The original 2.15 % interest rate (in place at the start of the week) would have meant a total of £ 115 million of interest or £ 2.3 million a year. A 3.15 % interest rate (new rate) would have increased the borrowing cost to the council by around £ 1 million a year.
The following news report dramatically framed the change as: “Whitehall today threw a hand grenade into local authority borrowing plans.” For details see:
PWLB rate hike sends shockwaves through council finance sector
Meanwhile, the top leadership of the Council is under pressure to resign after their stunning defeat on Tuesday night. 12 Conservatives voted for the brand new theatre and offices, while 12 failed to support the plans on the night. Another 3 were absent.
Council leader Alan McDermott and Head of Development Projects, David Scott, are vulnerable having decided to fight on to progress the Calverley Scheme despite the heavy Conservative defeats at the hands of the voters in this year’s local elections.
Only 12 Conservatives voted in favour of the flagship plan:
Alan McDermott (Brenchley),
Jane March (Brenchley & Horsmonden),
Tom Dawlings (Benenden & Cranbrook),
Carol Mackonochie (Capel),
David Scott (Culverden),
Chris Woodward (Broadwater),
Barbara Cobbold (Broadwater),
Godfrey Bland (Hawkhurst & Sandhurst),
Sarah Hamilton (Paddock Wood East),
Matthew Bailey (Paddock Wood West),
Bob Backhouse (Sherwood),
Julia Soyke (Speldhurst & Bidborough)
3 Conservatives abstained in the vote on the scheme:
Barry Noakes (Goudhurst & Lamberhurst),
Elizabeth Thomas (Paddock Wood West),
Paul Barrington-King (Pembury)
9 Conservatives voted against the Calverley scheme:
Sean Holden (Benenden & Cranbrook),
Andy Fairweather (Frittenden & Sissinghurst),
Linda Hall (Goudhurst & Lamberhurst),
Beverley Palmer (Hawkhurst & Sandhurst),
Frank Williams (Sherwood),
Joe Simmons (Southborough North),
Julian Stanyer (Speldhurst & Bidborough),
Joy Podbury (Rusthall, Deputy Mayor of Borough),
James Scholes (Pantiles & St Mark’s, Mayor of Borough)
Absent Conservative councillors were:
Len Horwood (Pantiles & St Mark’s),
David Reilly (Pembury),
Patrick Thomson (Hawkhurst & Sandhurst)
All 8 Liberal Democrats on the Council voted against, as did the 5 Tunbridge Wells Alliance councillors, the 4 Labour councillors (3 represent Southborough & High Brooms), and one of the two independents (Rodney Atkins). Councillor David Neve (Independent) abstained.
The Calverley scheme would have delivered a new 1,200 seat theatre designed to support West End touring productions on the site of the existing Tunbridge Wells Great Hall car park. Money would also have been spent on new Borough Council offices and a replacement car park.
The demise of the £108million scheme had been predicted in an article on Southborough News in June.

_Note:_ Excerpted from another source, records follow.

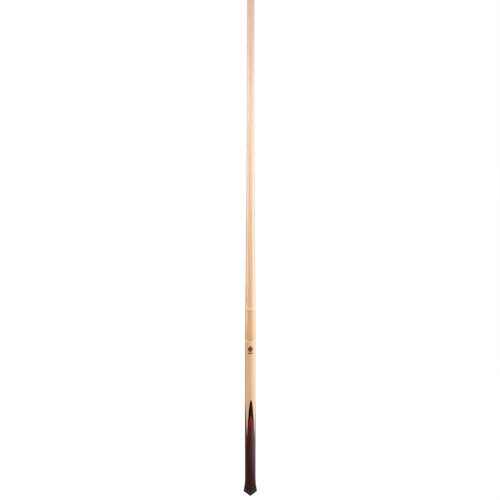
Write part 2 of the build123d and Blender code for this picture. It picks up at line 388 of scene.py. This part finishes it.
def rubber(name):
    material, tree, shader = new_material(name)
    place = stretched(tree, 1)
    grit = noise(tree, place, 2600, 4, 0.65)
    clouds = noise(tree, place, 180, 3, 0.5)
    colour = ramp(tree, clouds, ((0.3, (0.008, 0.0065, 0.006)), (0.7, (0.016, 0.013, 0.012))))
    scuffed = ramp(tree, grit, ((0.70, (0, 0, 0)), (0.80, (0.012, 0.011, 0.010))))
    tree.links.new(mix(tree, 1.0, colour, scuffed, "ADD"), shader.inputs["Base Color"])
    tree.links.new(remap(tree, clouds, 0.3, 0.7, 0.48, 0.62), shader.inputs["Roughness"])
    add_bump(tree, shader, grit, 0.25, 0.05 * MM)
    return material


def leather(name):
    """Pressed leather tip: thin layers round the side, fibres on the dome."""
    material, tree, shader = new_material(name)
    layers = noise(tree, stretched(tree, 6.0), 260, 2, 0.5)
    fibres = noise(tree, stretched(tree, 1), 1500, 5, 0.65)
    colour = ramp(tree, layers, ((0.35, (0.115, 0.058, 0.030)), (0.65, (0.235, 0.135, 0.075))))
    worn = ramp(tree, fibres, ((0.35, (0.62, 0.60, 0.58)), (0.65, (1, 1, 1))))
    tree.links.new(mix(tree, 1.0, colour, worn, "MULTIPLY"), shader.inputs["Base Color"])
    tree.links.new(remap(tree, fibres, 0.3, 0.7, 0.62, 0.85), shader.inputs["Roughness"])
    add_bump(tree, shader, fibres, 0.5, 0.08 * MM)
    return material


def fibre(name):
    """Vulcanised fibre pad."""
    material, tree, shader = new_material(name)
    speckle = noise(tree, stretched(tree, 1), 2400, 3, 0.6)
    colour = ramp(tree, speckle, ((0.3, (0.10, 0.012, 0.010)), (0.7, (0.19, 0.028, 0.020))))
    tree.links.new(colour, shader.inputs["Base Color"])
    tree.links.new(remap(tree, speckle, 0.3, 0.7, 0.40, 0.55), shader.inputs["Roughness"])
    add_bump(tree, shader, speckle, 0.15, 0.02 * MM)
    return material


def resin(name):
    """Polished ivory-white ferrule resin with faint clouding."""
    material, tree, shader = new_material(name)
    clouds = noise(tree, stretched(tree, 0.4), 240, 3, 0.5)
    colour = ramp(tree, clouds, ((0.3, (0.80, 0.75, 0.65)), (0.7, (0.87, 0.83, 0.75))))
    tree.links.new(colour, shader.inputs["Base Color"])
    tree.links.new(remap(tree, clouds, 0.3, 0.7, 0.18, 0.28), shader.inputs["Roughness"])
    shader.inputs["Subsurface Weight"].default_value = 0.08
    shader.inputs["Subsurface Radius"].default_value = (1.2 * MM, 1.0 * MM, 0.8 * MM)
    add_bump(tree, shader, clouds, 0.03, 0.02 * MM)
    return material


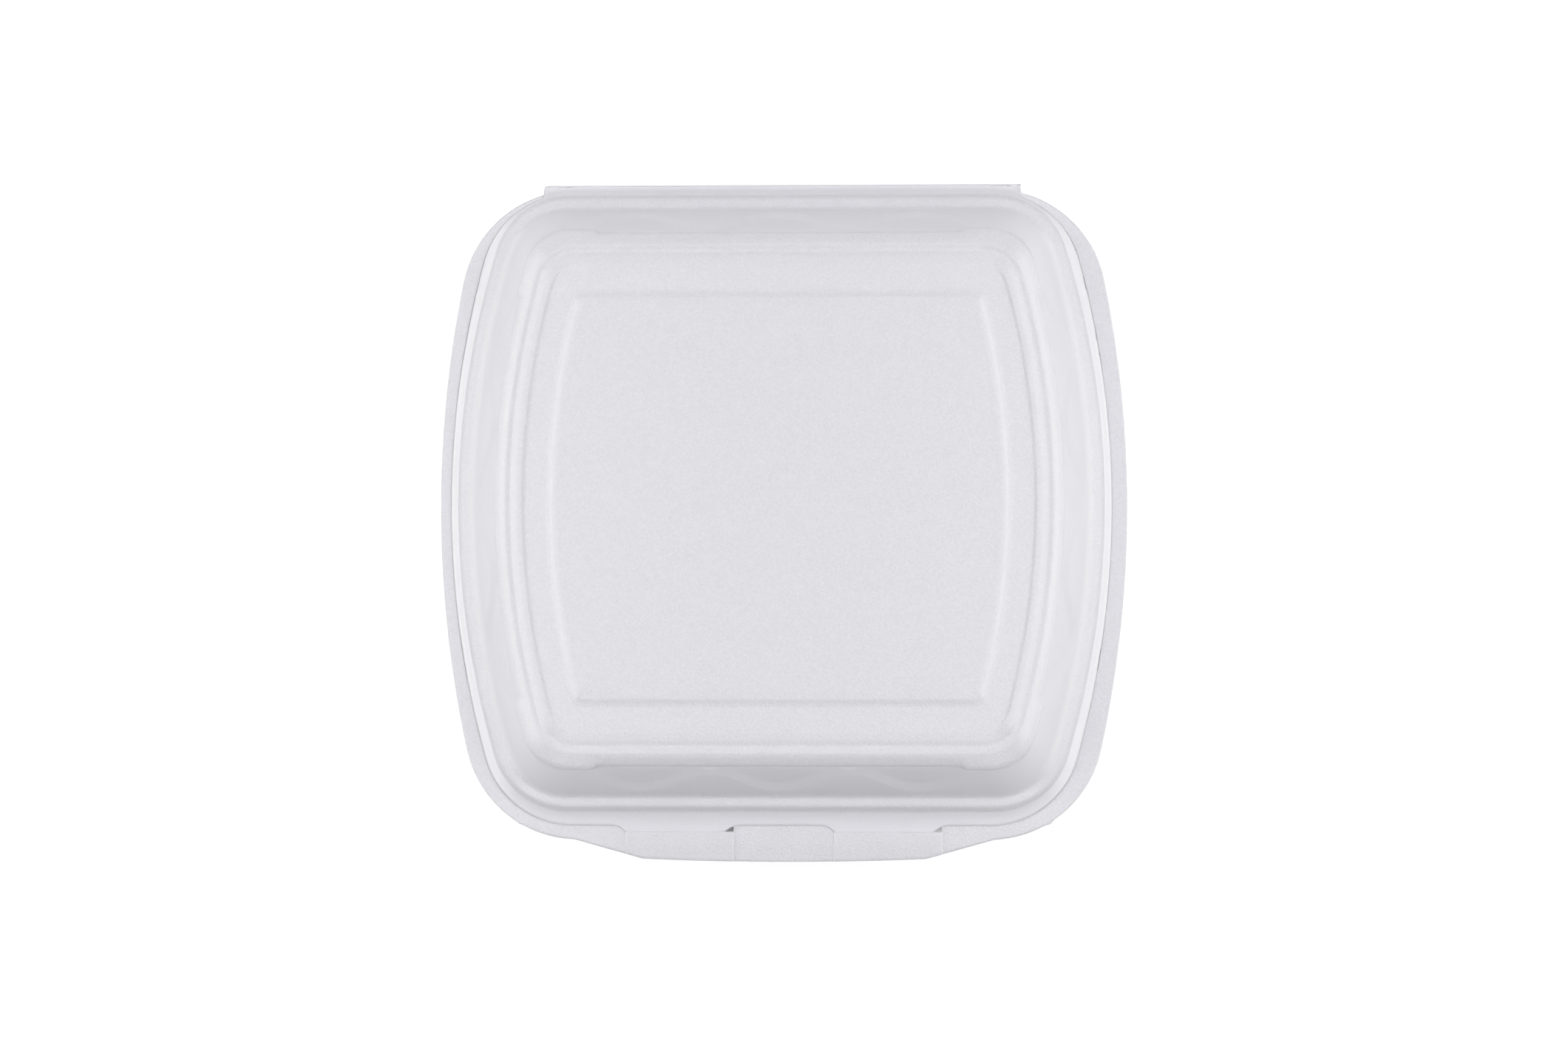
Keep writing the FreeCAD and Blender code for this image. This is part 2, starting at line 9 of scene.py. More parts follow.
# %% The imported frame
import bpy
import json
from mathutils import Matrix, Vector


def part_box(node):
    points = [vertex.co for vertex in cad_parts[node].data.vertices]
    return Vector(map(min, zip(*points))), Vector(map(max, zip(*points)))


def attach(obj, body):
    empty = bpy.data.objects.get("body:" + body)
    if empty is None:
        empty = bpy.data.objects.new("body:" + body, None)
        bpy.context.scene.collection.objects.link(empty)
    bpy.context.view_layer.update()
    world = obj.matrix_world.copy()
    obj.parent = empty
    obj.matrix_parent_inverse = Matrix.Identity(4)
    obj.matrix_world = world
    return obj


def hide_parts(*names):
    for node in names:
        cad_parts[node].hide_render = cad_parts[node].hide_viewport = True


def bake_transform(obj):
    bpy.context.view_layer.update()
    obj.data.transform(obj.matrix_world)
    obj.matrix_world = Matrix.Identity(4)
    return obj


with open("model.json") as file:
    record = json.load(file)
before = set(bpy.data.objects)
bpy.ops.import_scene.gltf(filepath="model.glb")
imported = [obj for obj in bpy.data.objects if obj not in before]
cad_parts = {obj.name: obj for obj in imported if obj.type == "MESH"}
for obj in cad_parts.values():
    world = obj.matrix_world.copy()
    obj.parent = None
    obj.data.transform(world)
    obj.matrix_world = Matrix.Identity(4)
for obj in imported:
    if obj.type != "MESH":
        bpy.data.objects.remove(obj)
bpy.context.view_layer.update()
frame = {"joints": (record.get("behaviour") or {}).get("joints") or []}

# %% [markdown]
# Blender works in metres here, while a foam maker thinks in millimetres. All shapes below are worked
# out in millimetres and turned to metres when a mesh is filled. The overall sizes are read from the
# frame, so the skins can't drift from the solids that they stand for.

# %% Sizes that come from the frame
import json
import math

import bpy
import numpy as np
from mathutils import Matrix

MM = 0.001
HINGE = frame["joints"][0]

lid_low, lid_high = (np.array(corner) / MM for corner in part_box("lid"))
tray_low, tray_high = (np.array(corner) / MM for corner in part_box("base_tray"))
FOLD_Y = HINGE["pos_m"][1] / MM
RIM_Z = HINGE["pos_m"][2] / MM
LID_X = (lid_low[0] + lid_high[0]) / 2
LID_EDGE_HALF = (lid_high[0] - lid_low[0]) / 2
TRAY_EDGE_HALF = (tray_high[0] - tray_low[0]) / 2
TAB_TIP = -lid_low[1]
LIP_TIP = -tray_low[1]
STRIP_END = FOLD_Y - lid_high[1]
print("rim at %.1f, fold at %.1f, lid %.2f to the left" % (RIM_Z, FOLD_Y, -LID_X))

# %% [markdown]
# Seen from above, every level of the container has the same kind of outline: straight front and back
# edges, bowed sides and round corners, all tangent. One function gives that outline for many levels
# at once. It walks round the eight edges with the same fractions at every level, so the points of two
# levels line up and a skin can be stretched between them.

# %% Walking round an outline
FRONT, FRONT_RIGHT, RIGHT, BACK_RIGHT, BACK, BACK_LEFT, LEFT, FRONT_LEFT = range(8)


def column(values):
    """One value or a list of values as a column, so that it spreads over all points of a level."""
    return np.atleast_1d(np.asarray(values, float))[:, None]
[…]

Cllr Hayward from the Tunbridge Wells Alliance sits on the cross-party group set up by the council leadership that now has the job of looking at alternative options for the Town Hall and Assembly Hall. Cllr Hayward said he hopes the work of the committee can be expanded and made more transparent.

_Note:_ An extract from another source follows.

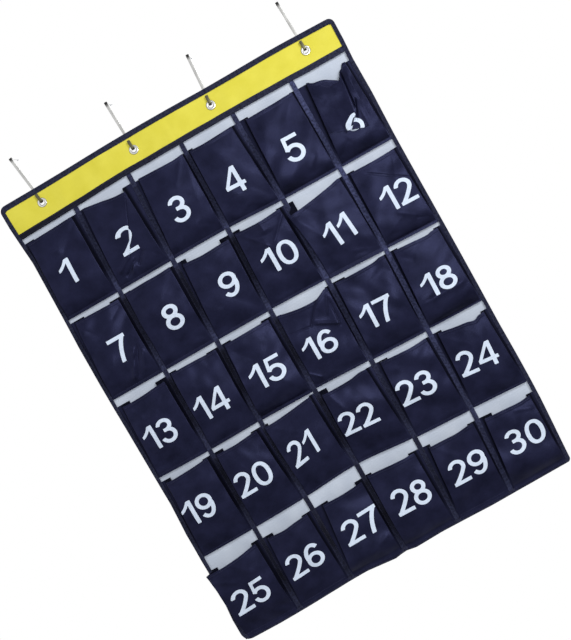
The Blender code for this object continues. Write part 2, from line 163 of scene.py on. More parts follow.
# One row for each pocket, as shares of its cell, which reaches from one tape's middle to the
# next and from one seam to the next. Its left and its right side say how far the pleat reaches
# in, the height of the pleat's top edge, and where the front's folded edge lies at the mouth.
# Then comes how the front leans, as shares of the pocket's depth over its width and over its
# height: a positive turn faces right, and a positive nod faces up. The last number tells how
# near its foot the pocket reaches its full depth.
POCKET_SHARES = {
    1: ((0.17, 0.937, 0.06), (0.23, 0.93, 0.11), (0.15, 0.25, 6)),
    2: ((0.14, 0.935, 0.1), (0.2, 0.9, 0.17), (0.05, 0.15, 5)),
    3: ((0.14, 0.889, 0.12), (0.13, 0.893, 0.06), (0.25, 0.1, 6)),
    4: ((0.13, 0.897, 0.07), (0.14, 0.888, 0.11), (0.14, 0.15, 5)),
    5: ((0.18, 0.894, 0.14), (0.12, 0.898, 0.07), (0.65, 0.6, 9)),
    6: ((0.24, 0.895, 0.19), (0.14, 0.895, 0.08), (0.15, 0.6, 9)),
    7: ((0.26, 0.949, 0.1), (0.25, 0.941, 0.08), (0.3, 0.6, 4)),
    8: ((0.16, 0.942, 0.07), (0.14, 0.939, 0.08), (0, 0, 3.5)),
    9: ((0.19, 0.937, 0.12), (0.21, 0.929, 0.06), (0, 0, 4)),
    10: ((0.16, 0.93, 0.06), (0.18, 0.937, 0.11), (-0.25, -0.15, 5)),
    11: ((0.12, 0.932, -0.06), (0.14, 0.908, 0.09), (0.35, 0.35, 2.6)),
    12: ((0.18, 0.905, 0.09), (0.12, 0.898, 0.06), (0.1, 0.45, 9)),
    13: ((0.23, 0.9, 0.09), (0.25, 0.93, 0.08), (-0.1, -0.1, 3.5)),
    14: ((0.17, 0.943, 0.08), (0.26, 0.926, 0.07), (0.2, 0.1, 2.5)),
    15: ((0.21, 0.925, 0.09), (0.23, 0.934, 0.1), (0.5, 0.65, 8)),
    16: ((0.11, 0.896, 0.05), (0.1, 0.925, 0.06), (0.1, 0.15, 2.4)),
    17: ((0.25, 0.93, 0.08), (0.17, 0.944, 0.07), (0, 0.3, 5)),
    18: ((0.17, 0.945, 0.09), (0.14, 0.95, 0.07), (-0.2, 0.45, 10)),
    19: ((0.17, 0.943, 0.08), (0.2, 0.944, 0.09), (-0.1, 0.1, 3)),
    20: ((0.21, 0.943, 0.08), (0.24, 0.935, 0.12), (0.2, 0, 2.6)),
    21: ((0.09, 0.93, 0.03), (0.12, 0.97, 0.12), (0.2, 0, 3.5)),
    22: ((0.18, 0.957, 0.07), (0.15, 0.941, 0.13), (0.2, 0, 3)),
    23: ((0.24, 0.943, 0.11), (0.14, 0.932, 0.09), (0, 0.05, 2.8)),
    24: ((0.19, 0.934, 0.11), (0.12, 0.905, 0.07), (-0.25, 0.25, 2.8)),
    25: ((0.1, 0.83, -0.118), (0.19, 0.872, 0.1), (-0.2, 0.3, 4)),
    26: ((0.23, 0.857, 0.12), (0.22, 0.846, 0.11), (0.2, 0, 3)),
    27: ((0.29, 0.842, 0.19), (0.185, 0.842, 0.07), (0.35, 0.6, 8)),
    28: ((0.14, 0.852, 0.06), (0.22, 0.867, 0.12), (0.35, 0.6, 8)),
    29: ((0.16, 0.862, 0.13), (0.18, 0.866, 0.08), (0.2, 0, 3)),
    30: ((0.26, 0.866, 0.11), (0.12, 0.87, 0.07), (0.3, 0.4, 8)),
}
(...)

Cllr Hayward said he thought much lower cost estimates for updating both the Town Hall and the Assembly Hall would now be forthcoming from experts now that the Calverley Square scheme was off the table.
Reacting to the result of the historic vote on Tuesday night, the Tunbridge Wells Alliance Party Chairman, Robert Chris, told Southborough News: “It was great to see reason finally prevail.”
The Tunbridge Wells Alliance party says it is now a permanent force in local politics even though the most important original cause of its existence is no longer happening.
Mr Chris said “I recall that in July 2017, I stood up at a council meeting waving a Hoopers press release (arguing that the Calverley project threatened their business) and said that the project was now effectively dead and the only open question was how long it would take for the penny to drop in the council. We now know the answer to that question: it was just over two years for the council to realise that the project had no future.”
You can listen to the interview with Robert Chris by clicking on this link:
Meanwhile I also spoke to two Conservatives with differing views. Cllr Sean Holden who had always opposed Calverley told me it was right that the council had taken notice of the public. Meanwhile, the head of Development for the Borough, David Scott, told me he was “somewhat disappointed obviously” and argued “we cannot afford another five years of stagnation.”
You can listen to both interviews with Cllrs Holden and Scott here one after the other:
Developing the Calverley Scheme had already cost Tunbridge Wells and Southborough council tax payers £ 11million.